A related concern is what I believe to be Senator Hagel’s views about the so-called “containment option.” This is related to his nearly notorious views about nuclear proliferation in general. He has famously said that “the genie of nuclear weapons is already out of the bottle, no matter what Iran does.”
I fear that Senator Hagel holds the mistaken view that a nuclear-armed Iran is more tolerable than the consequences of going to war to prevent it. This is a dangerously corrosive idea.
Indeed, my concern was heightened this morning when Senator Hagel, in testimony before the Armed Services Committee, referred twice to his support for containment. Only when someone handed him a note presumably reminding him that the administration’s formal position did not support containment did he correct himself and say he didn’t support it either.
What are we to conclude relative to what he truly believes and where he actually stands on a number of issues vital to our national security?
The supreme fallacy of the containment option as modified is that it severs the spine of all of our friends and allies who are justifiably appalled by the contemplation of real military action. They will eagerly leap toward a containment option should others fail. But we must all see clearly that, in fact, containment means toleration.
A nuclear weapons-capable Iran that we believe can be contained is one that we are therefore prepared to tolerate. This is an illusion and one that makes our task much harder. If others, especially Iran, but also including our allies and other coalition partners, come to believe that we would consider ever tolerating a nuclear Iran because it can somehow be contained, then none of our efforts to prevent it will work.
This is why a nominee for secretary of defense who is less than firm on this key point is a dangerous choice.
It has been said by Senator Hagel’s supporters that, whatever his personal views and past statements on these important issues, as secretary he will toe the line; he will not be making these basic policies himself. In other words, those of us who find his policies objectionable are encouraged to support the nominee despite his views, not because of them.
I cannot bring myself to support a nominee based on the assumption that his own views will become irrelevant once he is under the policy yoke imposed by the White House.
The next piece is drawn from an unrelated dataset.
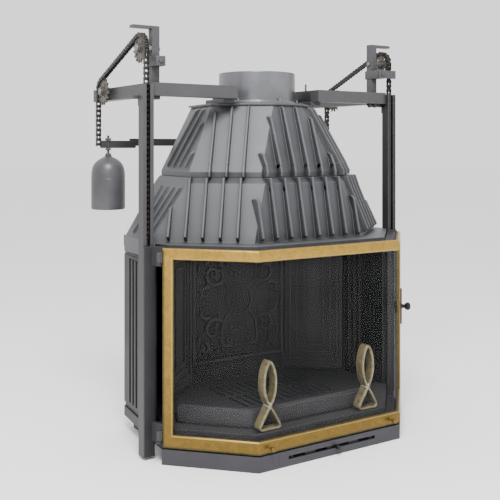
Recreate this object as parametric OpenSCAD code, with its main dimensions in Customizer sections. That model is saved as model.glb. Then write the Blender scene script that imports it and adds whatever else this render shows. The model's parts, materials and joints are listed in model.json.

Finally, the most worrisome consequence of confirming Senator Hagel to be Secretary of defense is something that the Ayatollahs in Tehran and I can agree on: The confirmation will tell the Iranian regime that their fear of US military action in Iran is now unjustified. They can rest more comfortably that their pursuit of nuclear weapons is less likely no to provoke the military option that, until recently, may have seemed more credible.
The Iranians will therefore feel less constrained in pursuing their dangerous nuclear ambitions. That – more than any other reason – is why I am voting no on the Hagel nomination.